Michelle Fay Cortez, Bloomberg News

Tuesday, November 8, 2011



Edwards Lifesciences Corp.'s Sapien aortic heart valve caused complications in a trial when inserted directly into the heart, leading researchers to halt the study, according to an analyst from Wells Fargo Securities.

Five of 34 patients getting Sapien died, suffered a stroke or developed kidney failure, compared with one stroke among 38 patients getting traditional surgery, said Larry Biegelsen, a Wells Fargo Securities analyst in New York, in a note to clients Tuesday. Biegelsen said he learned of the findings at the meeting of Transcatheter Cardiovascular Therapeutics in San Francisco, where the data will be presented Thursday.

The device was inserted with what is known as a transapical procedure, when the valve is threaded straight into the heart through a space between two ribs, Biegelsen said. The approach is generally performed on patients who have femoral arteries that are too clogged to enable the valve to safely pass through on the way to the heart.

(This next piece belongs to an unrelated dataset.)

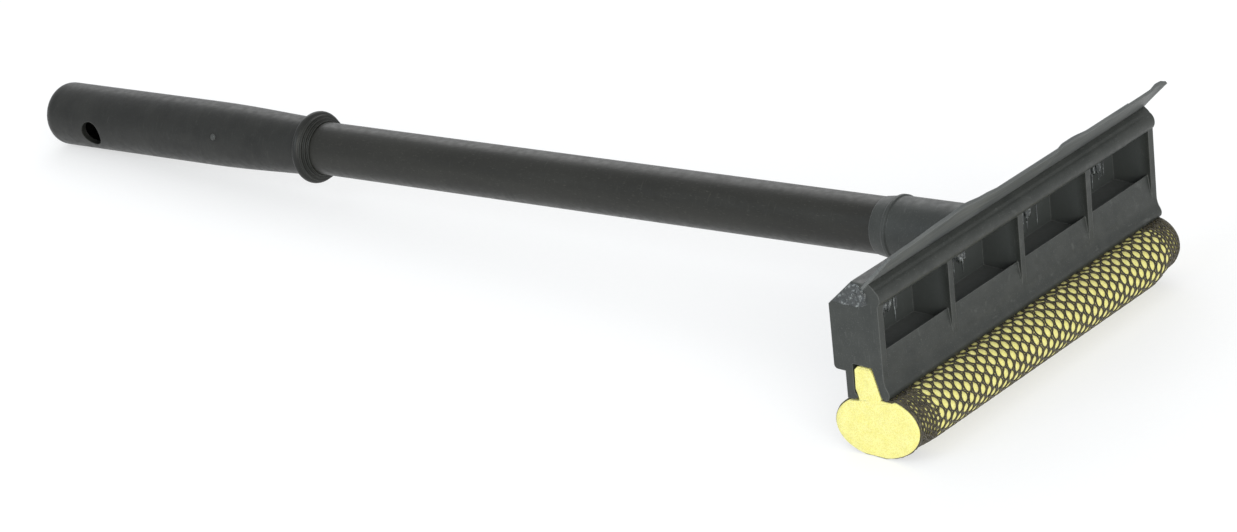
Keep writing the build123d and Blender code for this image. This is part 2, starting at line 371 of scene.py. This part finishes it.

The trial, called Staccato, was designed to include 200 relatively low-risk patients. It was halted after just 72 patients were treated, Biegelsen said.

Sarah Huoh, a spokeswoman for Edwards, declined to comment.

The risks probably occurred because the study had a poor design and the surgeons and cardiologists who were implanting the device didn't have enough experience, Biegelsen said, attributing the information to unidentified physicians who were gathering for the meeting in San Francisco.

Edwards, based in Irvine, won approval last week for the Sapien valve when inserted through the femoral artery and is waiting for Food and Drug Administration approval of the transapical approach.

"We continue to believe that the transapical approach to Edwards Sapien transcatheter aortic valve implant will be approved in the U.S. next year," Biegelsen wrote. "The transapical approach accounts for about half of Edwards' Sapien sales in Europe," where the device has been sold for several years, he wrote.